Orang seperti Paulus bisa tergoda untuk tawar hati? Rasanya tidak mungkin bukan? Tetapi itulah pengakuan jujur Paulus (ay. 8-9). Namun godaan itu mampu ditepis Paulus. Sebaliknya, dari tawar hati atau hancur karena tekanan-tekanan dalam pelayanan, ia malah bertahan dan mengalami kuasa kebangkitan Yesus (ay. 10-11). Justru di tengah kelemahannya itulah Paulus mengalami kesetiaan Allah yang senantiasa menyegarkan dan menguatkannya oleh anugerah-Nya (ay. 13).
Bola
Sepulang sekolah, Kathleen, suka bermain bola di rumah. Anak usia empat tahun itu sangat suka memantul-mantulkan bola kesayangannya ke lantai. Suatu saat ia berkata, “Kathleen suka dengan bola ini. Tiap kali Kathleen membanting bola ini, ia malah melambung tinggi. Lucunya, semakin keras dibanting, ia malah melambung makin tinggi.”

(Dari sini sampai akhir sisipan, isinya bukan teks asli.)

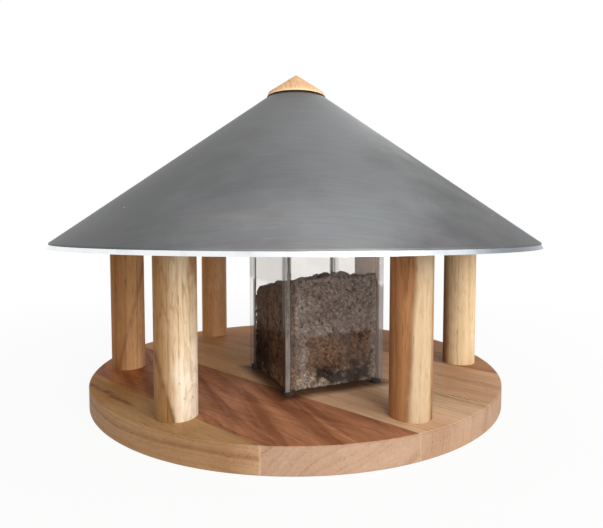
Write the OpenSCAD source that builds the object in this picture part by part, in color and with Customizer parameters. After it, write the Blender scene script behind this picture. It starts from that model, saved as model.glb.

Paulus adalah seorang rasul yang berterus terang tentang realitas kehidupan dan pelayanan yang tengah dilakukannya. Sejak menyerahkan diri untuk melayani Tuhan, masalah justru seakan-akan enggan meninggalkannya. Ketika melayani jemaat di Korintus, ia pun tidak bebas dari masalah.
Jemaat Korintus terkenal dengan reputasinya yang buruk. Banyak hal yang terjadi dalam jemaat ini, telah menyakitkan hati Allah dan Paulus. Misalnya perpecahan, juga tindakan tidak bermoral. Secara logika, sangat masuk akal bila Paulus mempertanyakan penyertaan Tuhan atas hidupnya, memprotes, atau bahkan mengambek. Namun, Paulus tidak melakukannya. Ia tetap setia memegang komitmen pelayanannya.
Inilah inti “karakter pelayanan kristiani” sejati yang harus dimiliki oleh setiap pelayan Tuhan; di mana pun dan dalam peran apa pun. “Ditindas namun tidak terjepit … habis akal namun tidak putus asa, dianiaya namun tidak ditinggalkan sendiri, dihempaskan namun tidak binasa” (ay. 8-9).
Saya menyebutnya “Pelayan bola”, yang tak menjadi “kempes” walaupun “dibanting” dengan berbagai tantangan dan kesulitan.
Apa rahasianya?
“Kami senantiasa membawa kematian Yesus dalam tubuh kami, supaya kehidupan Yesus nyata dalam tubuh kami” (ay. 10).